--- Start of Data rows ---

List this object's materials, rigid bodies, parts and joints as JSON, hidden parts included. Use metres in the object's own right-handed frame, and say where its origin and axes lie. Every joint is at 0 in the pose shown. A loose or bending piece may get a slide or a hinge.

--- End of Data rows ---
--- Start of Data rows ---

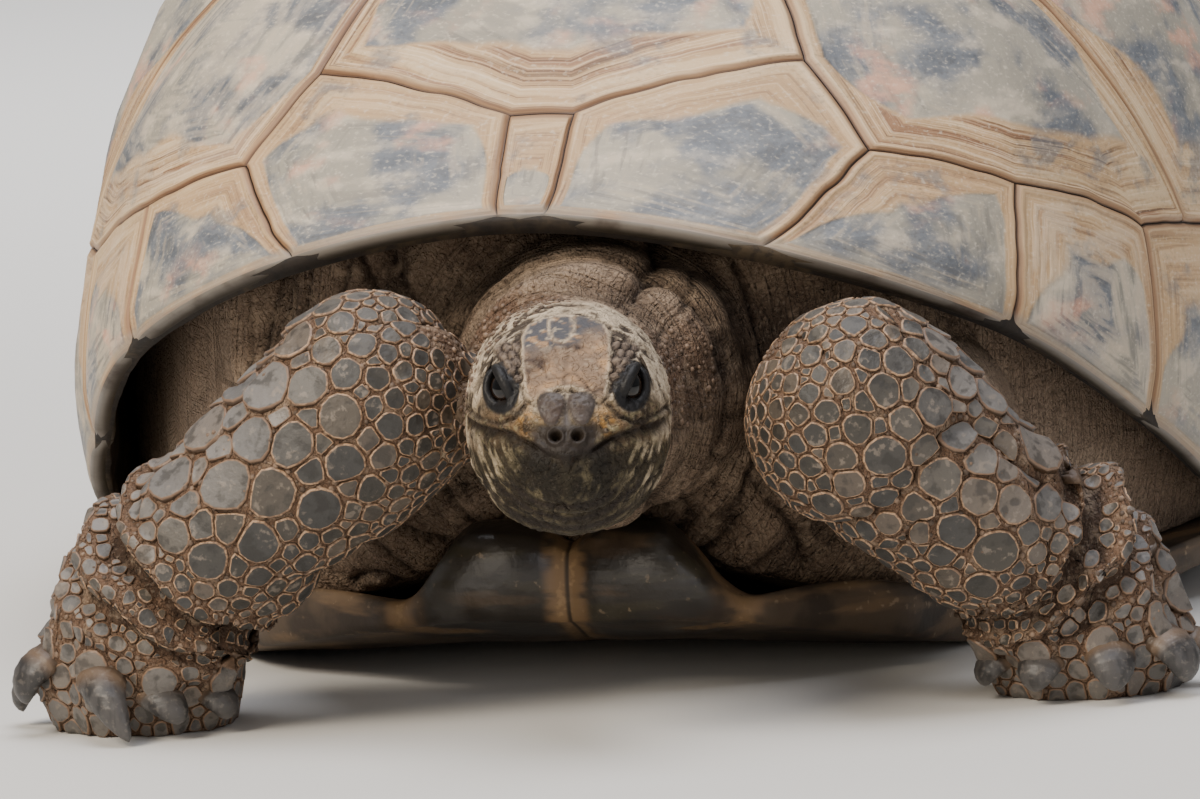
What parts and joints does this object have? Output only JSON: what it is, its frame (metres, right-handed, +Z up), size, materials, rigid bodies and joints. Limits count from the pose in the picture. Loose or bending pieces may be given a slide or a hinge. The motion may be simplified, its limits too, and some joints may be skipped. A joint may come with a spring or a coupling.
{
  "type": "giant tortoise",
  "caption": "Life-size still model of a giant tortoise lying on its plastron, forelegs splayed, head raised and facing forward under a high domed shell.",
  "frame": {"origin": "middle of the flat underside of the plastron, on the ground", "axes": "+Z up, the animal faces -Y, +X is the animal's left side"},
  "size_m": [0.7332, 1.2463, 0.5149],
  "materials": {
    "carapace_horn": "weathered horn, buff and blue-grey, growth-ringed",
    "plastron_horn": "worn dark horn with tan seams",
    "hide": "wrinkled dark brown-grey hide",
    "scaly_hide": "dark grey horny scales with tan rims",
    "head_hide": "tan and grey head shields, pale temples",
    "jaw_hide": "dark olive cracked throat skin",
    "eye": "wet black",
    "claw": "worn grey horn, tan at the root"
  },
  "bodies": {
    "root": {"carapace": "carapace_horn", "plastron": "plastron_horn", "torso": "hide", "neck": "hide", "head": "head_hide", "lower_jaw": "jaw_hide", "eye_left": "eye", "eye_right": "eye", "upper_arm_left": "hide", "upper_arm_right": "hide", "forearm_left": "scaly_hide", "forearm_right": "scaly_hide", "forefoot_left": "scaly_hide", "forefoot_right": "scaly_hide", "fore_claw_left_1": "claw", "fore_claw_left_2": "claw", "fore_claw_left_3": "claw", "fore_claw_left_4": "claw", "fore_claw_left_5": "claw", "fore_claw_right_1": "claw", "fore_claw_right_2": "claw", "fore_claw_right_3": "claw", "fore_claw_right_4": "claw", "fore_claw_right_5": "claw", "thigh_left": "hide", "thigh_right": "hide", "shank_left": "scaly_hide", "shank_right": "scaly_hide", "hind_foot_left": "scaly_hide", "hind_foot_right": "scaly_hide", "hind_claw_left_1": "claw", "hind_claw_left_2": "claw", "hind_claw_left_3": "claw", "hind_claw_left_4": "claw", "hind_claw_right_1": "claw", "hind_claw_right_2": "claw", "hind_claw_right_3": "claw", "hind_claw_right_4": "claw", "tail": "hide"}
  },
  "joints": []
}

--- End of Data rows ---

Identify the lines above with the word "bodies". Copy them.

** Solution to the problem **
List this object's materials, rigid bodies, parts and joints as JSON, hidden parts included. Use metres in the object's own right-handed frame, and say where its origin and axes lie. Every joint is at 0 in the pose shown. A loose or bending piece may get a slide or a hinge.
What parts and joints does this object have? Output only JSON: what it is, its frame (metres, right-handed, +Z up), size, materials, rigid bodies and joints. Limits count from the pose in the picture. Loose or bending pieces may be given a slide or a hinge. The motion may be simplified, its limits too, and some joints may be skipped. A joint may come with a spring or a coupling.
  "bodies": {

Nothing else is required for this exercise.